Object data in JSON:
* * * * * * * * *

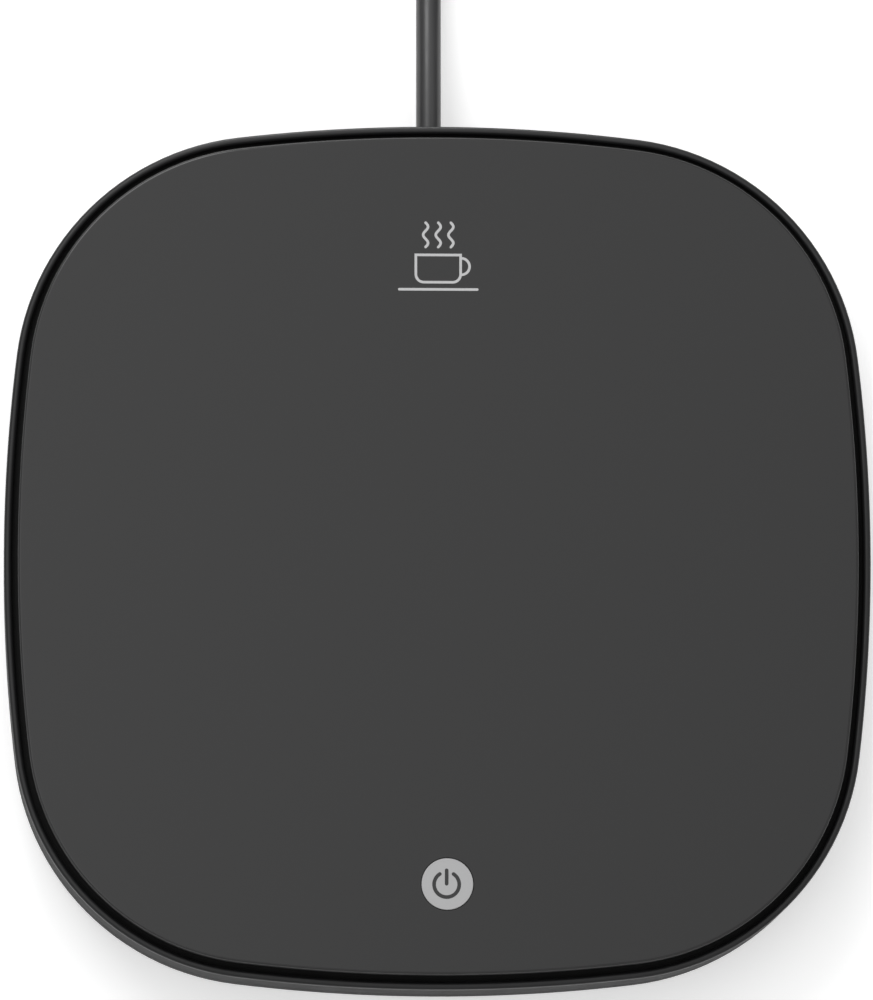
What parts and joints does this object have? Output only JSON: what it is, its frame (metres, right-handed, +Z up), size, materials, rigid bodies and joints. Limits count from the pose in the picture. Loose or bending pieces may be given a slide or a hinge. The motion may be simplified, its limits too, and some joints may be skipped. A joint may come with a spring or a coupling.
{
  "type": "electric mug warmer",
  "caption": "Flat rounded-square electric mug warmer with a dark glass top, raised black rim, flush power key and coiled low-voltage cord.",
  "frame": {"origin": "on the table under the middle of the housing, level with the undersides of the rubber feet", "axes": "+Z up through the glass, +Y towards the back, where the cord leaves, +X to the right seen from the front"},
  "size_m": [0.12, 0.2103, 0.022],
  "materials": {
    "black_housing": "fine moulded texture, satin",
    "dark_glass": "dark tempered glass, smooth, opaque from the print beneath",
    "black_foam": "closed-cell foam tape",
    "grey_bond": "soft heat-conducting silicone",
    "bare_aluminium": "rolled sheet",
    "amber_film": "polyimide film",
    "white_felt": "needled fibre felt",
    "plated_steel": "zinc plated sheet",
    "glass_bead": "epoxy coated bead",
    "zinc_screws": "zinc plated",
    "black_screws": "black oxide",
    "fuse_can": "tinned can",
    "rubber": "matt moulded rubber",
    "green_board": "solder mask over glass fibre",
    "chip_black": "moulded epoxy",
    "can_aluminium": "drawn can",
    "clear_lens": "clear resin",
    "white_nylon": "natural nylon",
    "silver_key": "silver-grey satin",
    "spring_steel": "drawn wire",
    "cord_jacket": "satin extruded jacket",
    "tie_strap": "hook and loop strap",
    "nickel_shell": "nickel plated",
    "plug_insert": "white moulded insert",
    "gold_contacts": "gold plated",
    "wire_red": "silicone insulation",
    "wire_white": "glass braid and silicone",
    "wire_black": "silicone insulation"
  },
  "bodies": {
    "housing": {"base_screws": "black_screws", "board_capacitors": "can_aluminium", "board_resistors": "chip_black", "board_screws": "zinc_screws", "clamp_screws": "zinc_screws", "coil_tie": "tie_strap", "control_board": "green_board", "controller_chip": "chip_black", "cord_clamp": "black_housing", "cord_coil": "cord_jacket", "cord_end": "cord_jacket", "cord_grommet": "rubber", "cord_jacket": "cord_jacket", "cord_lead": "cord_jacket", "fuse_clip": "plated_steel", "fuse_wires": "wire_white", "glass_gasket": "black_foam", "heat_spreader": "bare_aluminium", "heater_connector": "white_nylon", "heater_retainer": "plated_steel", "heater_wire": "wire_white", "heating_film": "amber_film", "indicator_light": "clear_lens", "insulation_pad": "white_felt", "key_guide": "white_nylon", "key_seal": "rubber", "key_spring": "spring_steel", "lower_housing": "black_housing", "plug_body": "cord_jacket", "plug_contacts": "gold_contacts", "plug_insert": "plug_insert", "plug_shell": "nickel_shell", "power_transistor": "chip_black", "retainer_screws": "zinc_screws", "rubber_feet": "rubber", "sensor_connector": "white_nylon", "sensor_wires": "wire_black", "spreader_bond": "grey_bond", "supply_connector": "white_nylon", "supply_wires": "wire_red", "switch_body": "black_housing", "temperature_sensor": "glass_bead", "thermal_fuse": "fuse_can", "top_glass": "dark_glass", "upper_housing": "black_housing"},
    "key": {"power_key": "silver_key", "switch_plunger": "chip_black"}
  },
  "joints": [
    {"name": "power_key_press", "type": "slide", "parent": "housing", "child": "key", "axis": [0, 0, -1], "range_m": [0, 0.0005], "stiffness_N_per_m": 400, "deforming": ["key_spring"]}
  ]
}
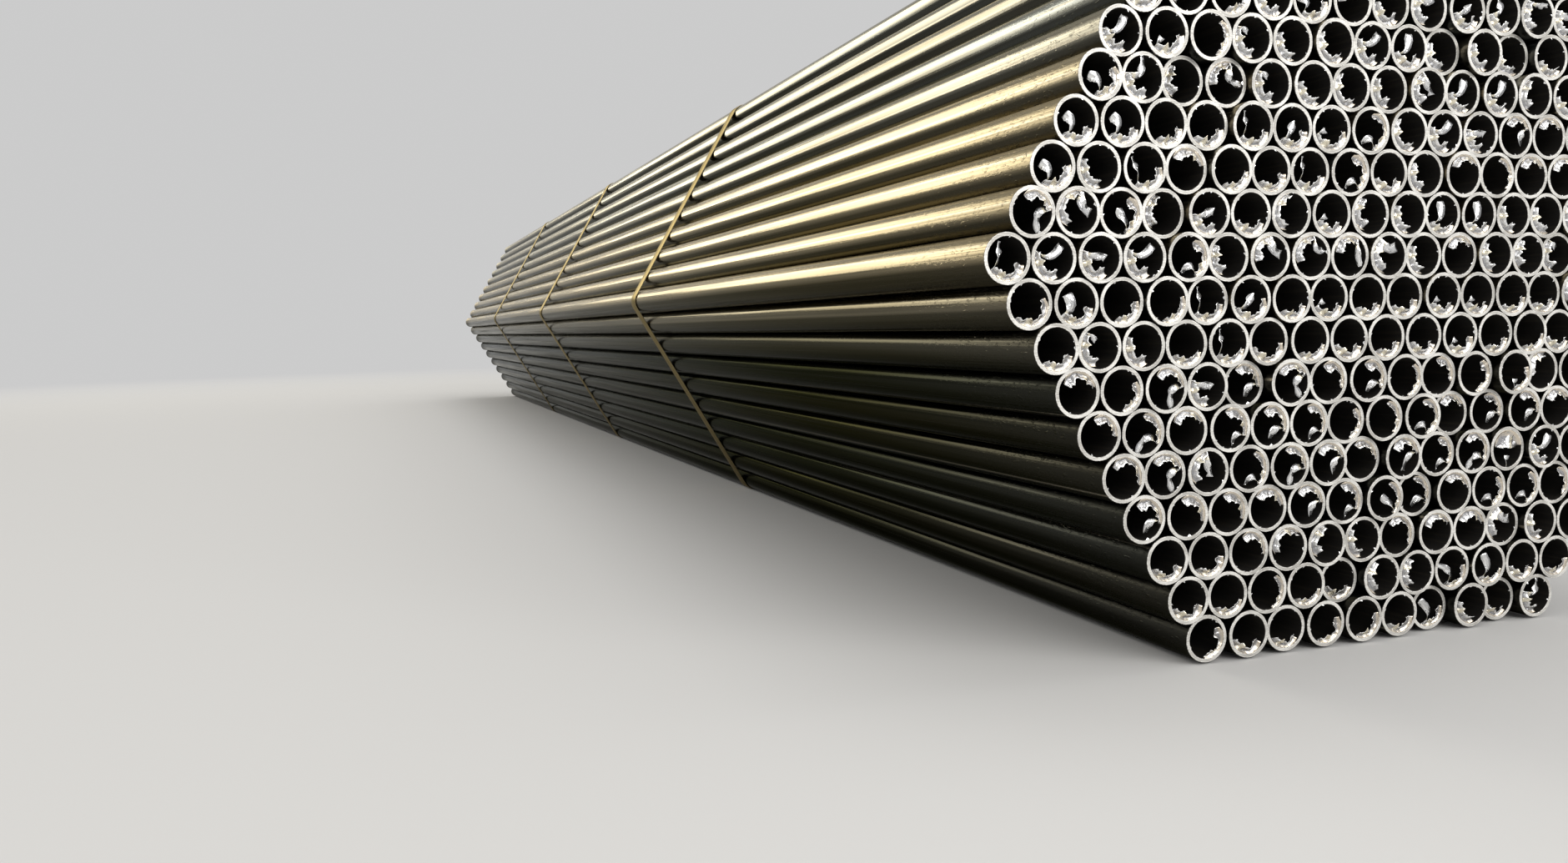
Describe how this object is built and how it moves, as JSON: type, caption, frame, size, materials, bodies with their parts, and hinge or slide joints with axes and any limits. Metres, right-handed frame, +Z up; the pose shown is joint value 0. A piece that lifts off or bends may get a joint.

* * * * * * * * *

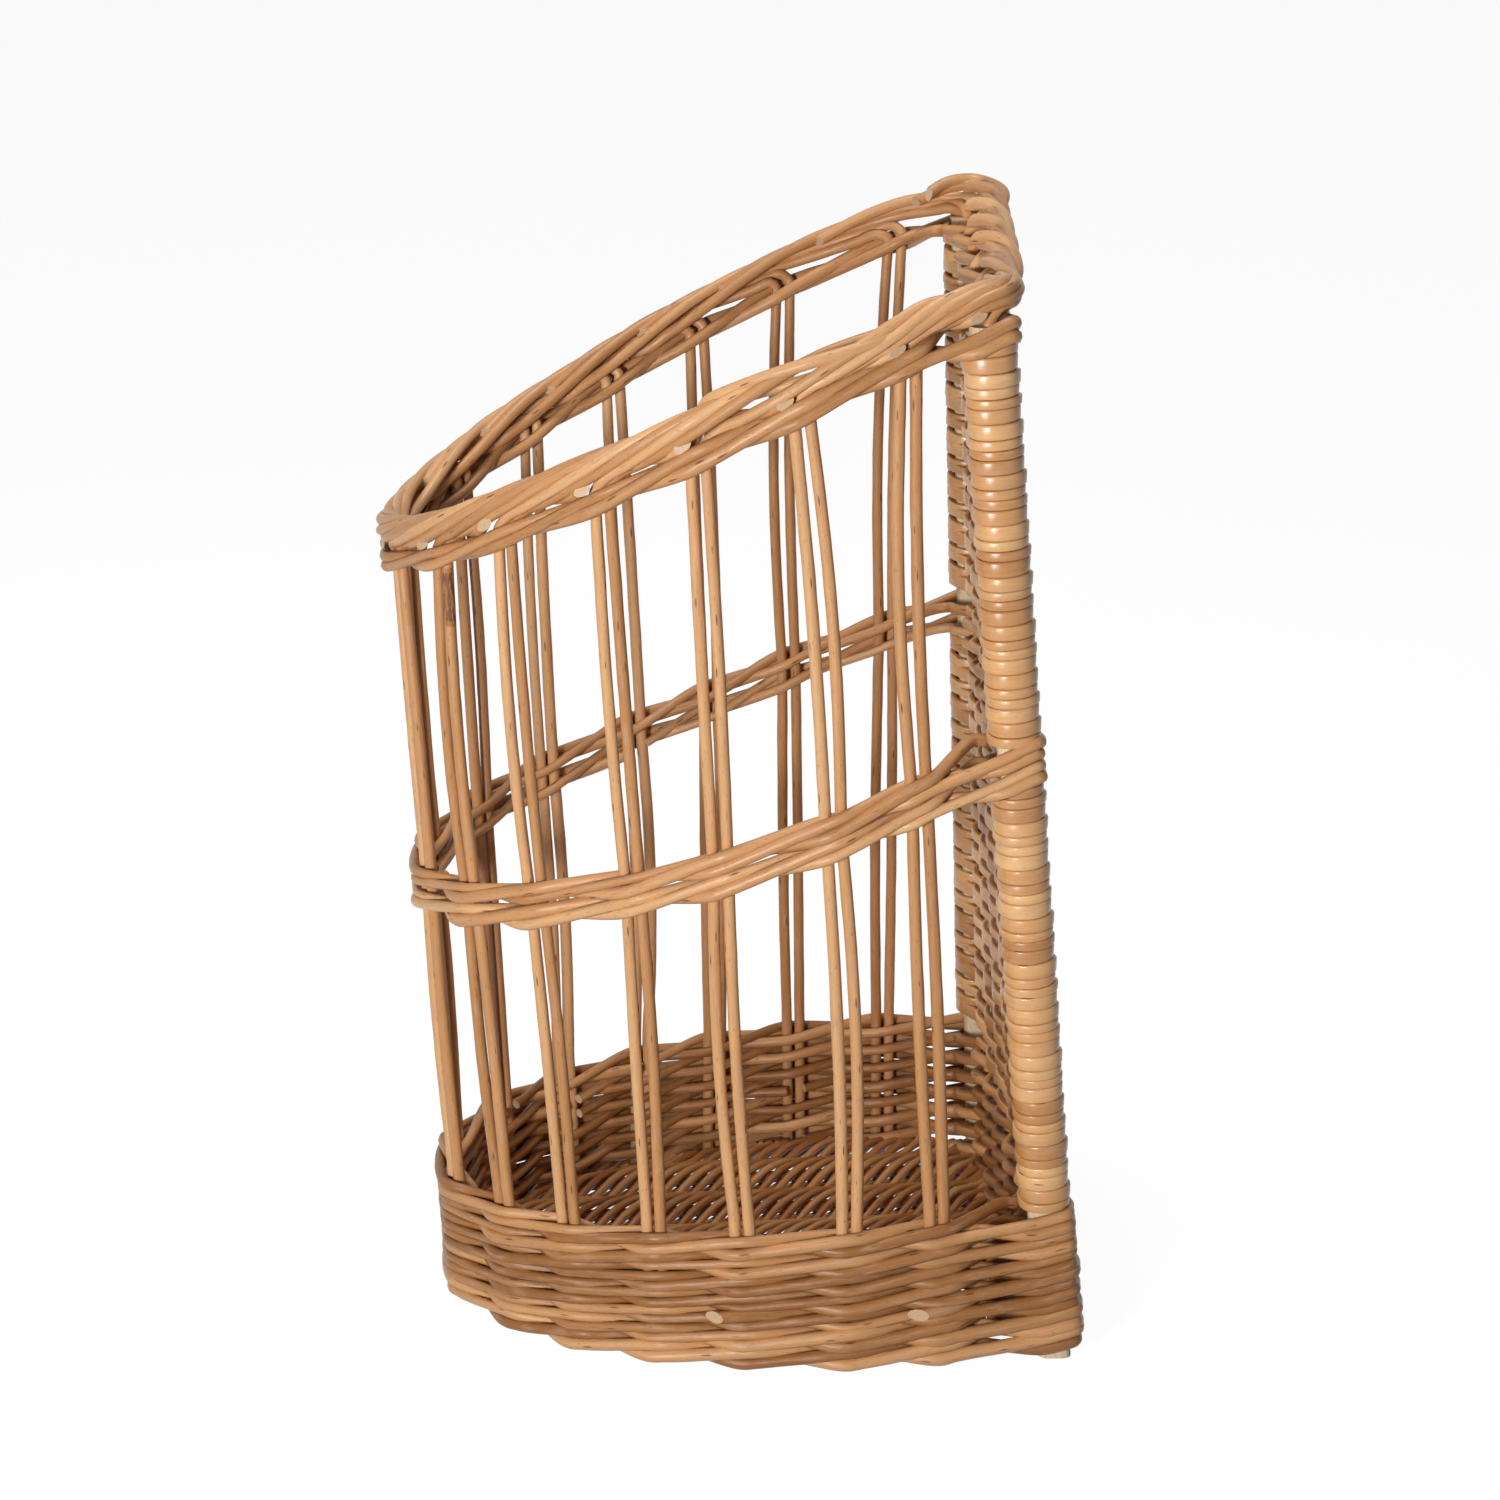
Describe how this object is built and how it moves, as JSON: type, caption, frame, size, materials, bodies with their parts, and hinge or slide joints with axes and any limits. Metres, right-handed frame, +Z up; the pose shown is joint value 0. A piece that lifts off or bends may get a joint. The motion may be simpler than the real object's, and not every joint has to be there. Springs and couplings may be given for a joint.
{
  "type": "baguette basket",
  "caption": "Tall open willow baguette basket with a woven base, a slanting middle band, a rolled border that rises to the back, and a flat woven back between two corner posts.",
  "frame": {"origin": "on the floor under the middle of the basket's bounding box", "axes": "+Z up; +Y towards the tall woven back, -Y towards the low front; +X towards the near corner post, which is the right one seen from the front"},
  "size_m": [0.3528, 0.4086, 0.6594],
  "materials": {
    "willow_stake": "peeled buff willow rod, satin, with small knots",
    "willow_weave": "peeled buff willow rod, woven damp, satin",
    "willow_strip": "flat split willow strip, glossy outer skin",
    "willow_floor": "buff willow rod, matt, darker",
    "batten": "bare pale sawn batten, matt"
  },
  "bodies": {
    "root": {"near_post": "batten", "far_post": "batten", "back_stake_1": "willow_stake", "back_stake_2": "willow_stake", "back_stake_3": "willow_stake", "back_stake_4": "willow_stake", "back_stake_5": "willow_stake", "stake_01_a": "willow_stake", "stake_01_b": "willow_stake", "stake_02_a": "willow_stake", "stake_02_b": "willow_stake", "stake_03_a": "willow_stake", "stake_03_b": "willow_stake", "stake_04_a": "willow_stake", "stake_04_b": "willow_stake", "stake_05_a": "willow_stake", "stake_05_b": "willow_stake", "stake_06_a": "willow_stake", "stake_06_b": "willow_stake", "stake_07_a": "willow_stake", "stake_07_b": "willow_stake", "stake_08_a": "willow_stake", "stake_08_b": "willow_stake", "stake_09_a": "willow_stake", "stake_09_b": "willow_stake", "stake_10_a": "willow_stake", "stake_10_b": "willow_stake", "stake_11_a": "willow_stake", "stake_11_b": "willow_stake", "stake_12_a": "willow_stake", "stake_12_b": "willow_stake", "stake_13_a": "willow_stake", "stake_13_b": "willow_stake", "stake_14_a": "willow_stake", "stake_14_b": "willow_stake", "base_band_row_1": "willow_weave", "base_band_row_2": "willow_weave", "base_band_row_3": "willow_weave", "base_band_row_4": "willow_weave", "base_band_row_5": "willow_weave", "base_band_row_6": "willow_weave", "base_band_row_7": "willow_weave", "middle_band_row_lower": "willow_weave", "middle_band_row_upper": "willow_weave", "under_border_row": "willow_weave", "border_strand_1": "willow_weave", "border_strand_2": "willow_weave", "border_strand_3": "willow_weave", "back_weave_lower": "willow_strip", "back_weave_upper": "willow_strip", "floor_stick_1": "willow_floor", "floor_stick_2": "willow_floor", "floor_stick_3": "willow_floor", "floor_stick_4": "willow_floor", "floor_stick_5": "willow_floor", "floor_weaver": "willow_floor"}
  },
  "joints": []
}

* * * * * * * * *

THE TASK =>
Show every line from the listing above in which the string "frame" appears.

THE RESULT =>
What parts and joints does this object have? Output only JSON: what it is, its frame (metres, right-handed, +Z up), size, materials, rigid bodies and joints. Limits count from the pose in the picture. Loose or bending pieces may be given a slide or a hinge. The motion may be simplified, its limits too, and some joints may be skipped. A joint may come with a spring or a coupling.
  "frame": {"origin": "on the table under the middle of the housing, level with the undersides of the rubber feet", "axes": "+Z up through the glass, +Y towards the back, where the cord leaves, +X to the right seen from the front"},
Describe how this object is built and how it moves, as JSON: type, caption, frame, size, materials, bodies with their parts, and hinge or slide joints with axes and any limits. Metres, right-handed frame, +Z up; the pose shown is joint value 0. A piece that lifts off or bends may get a joint.
Describe how this object is built and how it moves, as JSON: type, caption, frame, size, materials, bodies with their parts, and hinge or slide joints with axes and any limits. Metres, right-handed frame, +Z up; the pose shown is joint value 0. A piece that lifts off or bends may get a joint. The motion may be simpler than the real object's, and not every joint has to be there. Springs and couplings may be given for a joint.
  "frame": {"origin": "on the floor under the middle of the basket's bounding box", "axes": "+Z up; +Y towards the tall woven back, -Y towards the low front; +X towards the near corner post, which is the right one seen from the front"},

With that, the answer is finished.